Directions: Quote every line as given.

Dataset excerpt:
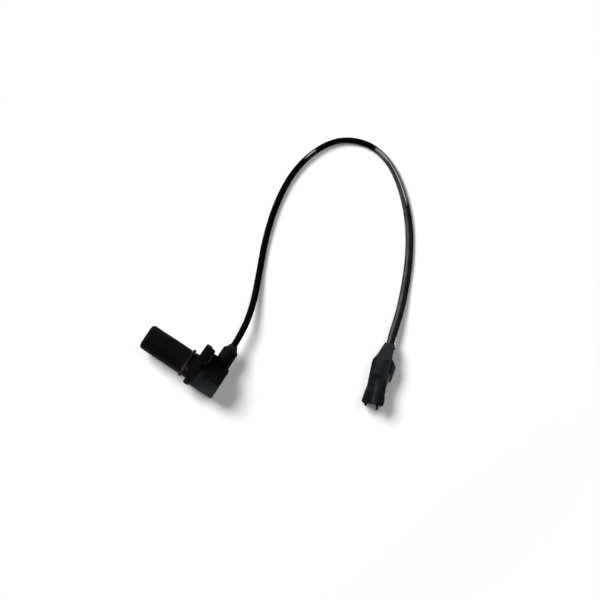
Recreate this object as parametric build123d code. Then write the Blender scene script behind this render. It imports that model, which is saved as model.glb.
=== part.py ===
from build123d import *
import math
import os

# An inductive rpm sensor with its flying lead and three-way plug. All sizes are in millimetres.
# X runs along the sensor's nose from its tip to its back, Y runs towards the lead outlet, Z is up.
# The origin is where the nose axis meets the flange's seating face. The sensor lies on its side.

# Nose
nose_radius = 9.0
nose_length = 37.5
nose_tip_round = 2.6
nose_tip_wall = 1.2
nose_bore_radius = 6.3

# O-ring and its groove, counted from the flange
o_ring_section = 2.6
groove_depth = 1.2
groove_width = 3.0
groove_setback = 3.0

# Flange with one screw ear, which stands up at an angle to the outlet
flange_radius = 12.6
flange_thickness = 4.4
flange_edge_round = 1.2
ear_radius = 7.0
ear_distance = 19.0
ear_angle = 52.0
ear_boss_height = 3.0
ear_boss_top_radius = 5.5
ear_boss_round = 0.4
bush_wall = 1.3
bush_bore_radius = 3.3
bush_chamfer = 0.3

# Head: a drum behind the flange, closed by a welded cap
drum_radius = 11.4
drum_length = 20.9
drum_wall = 3.0
chamber_start = 3.5
cap_thickness = 1.3
cap_edge_round = 1.0
cap_spigot_length = 1.5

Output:
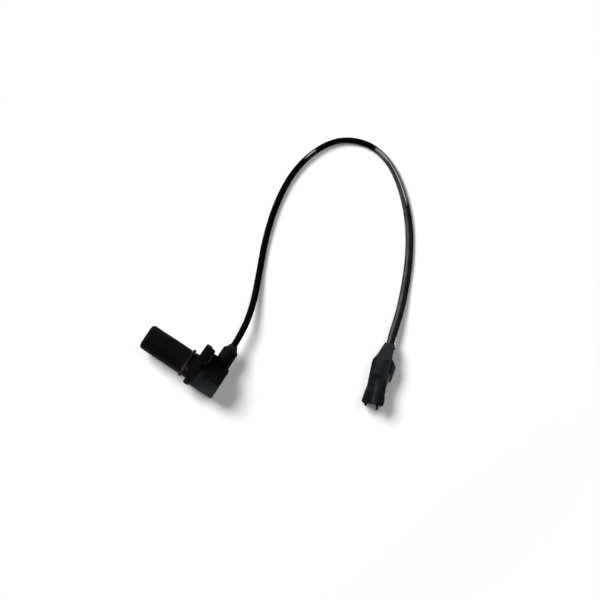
Recreate this object as parametric build123d code. Then write the Blender scene script behind this render. It imports that model, which is saved as model.glb.
=== part.py ===
from build123d import *
import math
import os

# An inductive rpm sensor with its flying lead and three-way plug. All sizes are in millimetres.
# X runs along the sensor's nose from its tip to its back, Y runs towards the lead outlet, Z is up.
# The origin is where the nose axis meets the flange's seating face. The sensor lies on its side.

# Nose
nose_radius = 9.0
nose_length = 37.5
nose_tip_round = 2.6
nose_tip_wall = 1.2
nose_bore_radius = 6.3

# O-ring and its groove, counted from the flange
o_ring_section = 2.6
groove_depth = 1.2
groove_width = 3.0
groove_setback = 3.0

# Flange with one screw ear, which stands up at an angle to the outlet
flange_radius = 12.6
flange_thickness = 4.4
flange_edge_round = 1.2
ear_radius = 7.0
ear_distance = 19.0
ear_angle = 52.0
ear_boss_height = 3.0
ear_boss_top_radius = 5.5
ear_boss_round = 0.4
bush_wall = 1.3
bush_bore_radius = 3.3
bush_chamfer = 0.3

# Head: a drum behind the flange, closed by a welded cap
drum_radius = 11.4
drum_length = 20.9
drum_wall = 3.0
chamber_start = 3.5
cap_thickness = 1.3
cap_edge_round = 1.0
cap_spigot_length = 1.5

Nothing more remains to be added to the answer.